Mark Corver, a co-founder of dataHE, a consultancy that advises universities on their admissions, says that “some universities may more or less pull out” of offering full-time undergraduate degrees to UK students.

He predicts UK school leavers will discover this summer that it is already harder to get into university. “We saw with the energy market that if you don’t let the price caps reflect the cost of providing the service, eventually suppliers just shut up shop,” he says.

“This year’s school leavers have got the strongest GCSEs of any cohort ever, so they are going to be expecting to go to the sort of university that those high grades would usually suggest,” he adds. “But it’s just not clear that the supply of places will be there.”

Corver says if the CPI rises by three points later this year, as the Bank of England has suggested, RPI is also likely to rise from 12% now to to around 15%, meaning that by September the current £9,250 tuition fee will be worth only around £6,350 in 2012 prices. That is a reduction of nearly a third compared to the £9,000 fee introduced by the government back then.

“We’ve probably got the best university sector in the world, which is publicly subsidised, but it is financially better for them to teach and upskill young people from competitor countries. It is a bizarre situation.”

Prof Nick Petford, the vice-chancellor of the University of Northampton, says: “This isn’t special pleading, it’s harsh economic reality and a real-terms cut. If it were happening in the NHS there would, quite rightly, be politicians all over it.”

Petford says his university prides itself on taking a large proportion of students from challenging backgrounds, many of whom have been on free school meals at school, but that supporting them so that they succeed is expensive.

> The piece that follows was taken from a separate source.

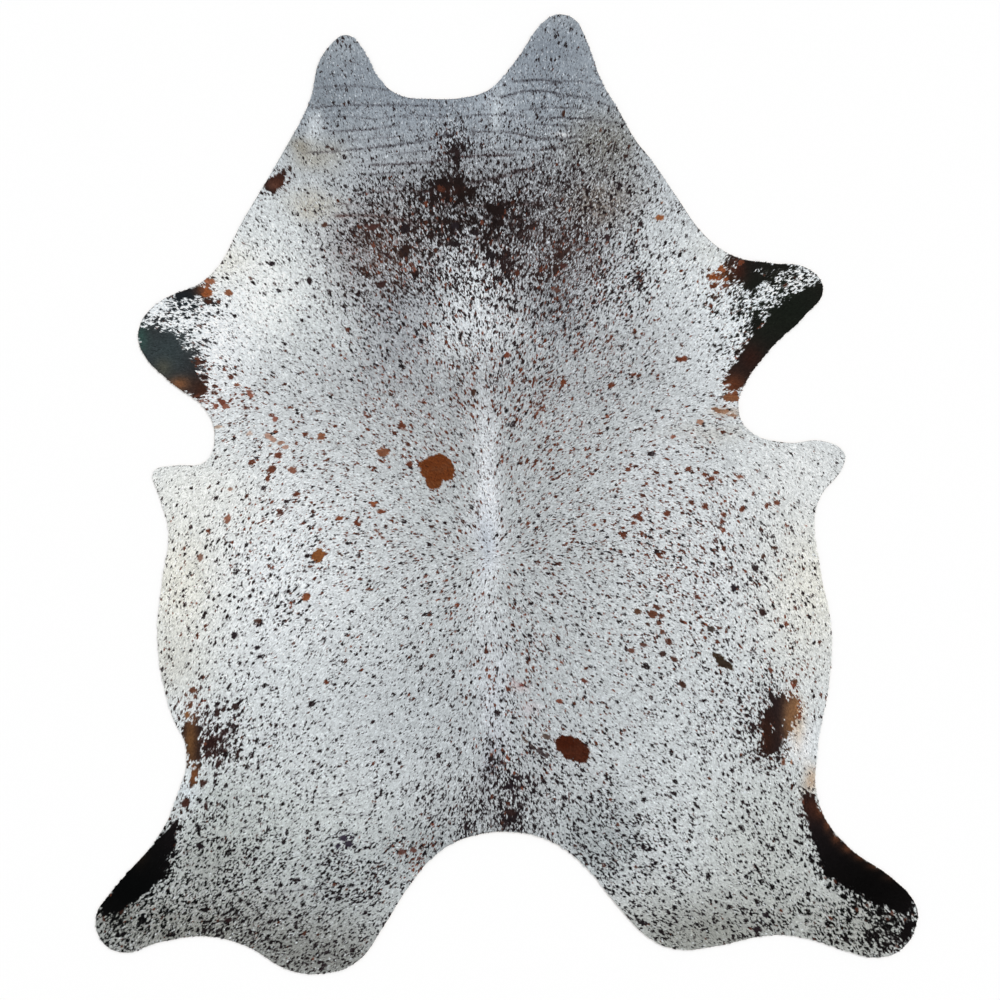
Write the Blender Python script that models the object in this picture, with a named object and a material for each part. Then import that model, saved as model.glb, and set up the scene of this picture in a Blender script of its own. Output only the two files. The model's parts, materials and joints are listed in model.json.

“This is classic levelling up, and we have deliberately moved away from the blockbuster-style delivery with 300-seater lecture theatres and gone for smaller class sizes to support these students,” he says. “But high quality face-to-face teaching is costly.” He adds: “If the unit of resource keeps declining this will become unsustainable.”

Nick Hillman, the director of the Higher Education Policy Institute thinktank, says the biggest risk with underfunding is not that many universities will go to the wall, but that institutions will not be able to give their students the experience they expect. “I went to university in 1990 after a dozen years of falling per-student funding and the result was an impersonal learning experience that many people simply wouldn’t accept today.”

He argues that staff will have to teach and support far more students, so will resort to setting less work to manage their marking, and avoid giving feedback because it takes too long. University buildings and facilities will deteriorate and “become grotty” without investment, he says.

Hillman says he visited one university earlier this month during an open day when parents were “checking out the facilities”. “That’s one reason why the government can’t allow things to go back to the old days,” he says. “Parents have high expectations too.”

A spokesperson for the Department for Education says: “The government is backing our world-beating universities with £750m extra funding over the next three years. We are boosting the grant rate for students in laboratory-based healthcare and Stem subjects in real terms and increasing the funding for universities to deliver high-cost subjects to £817m.

“The student finance system must be fair for students, universities, and the taxpayer, and it is right that we have frozen tuition fees to reduce the burden of debt on graduates. We expect every university to deliver good quality face to face teaching – which is what students want and deserve.”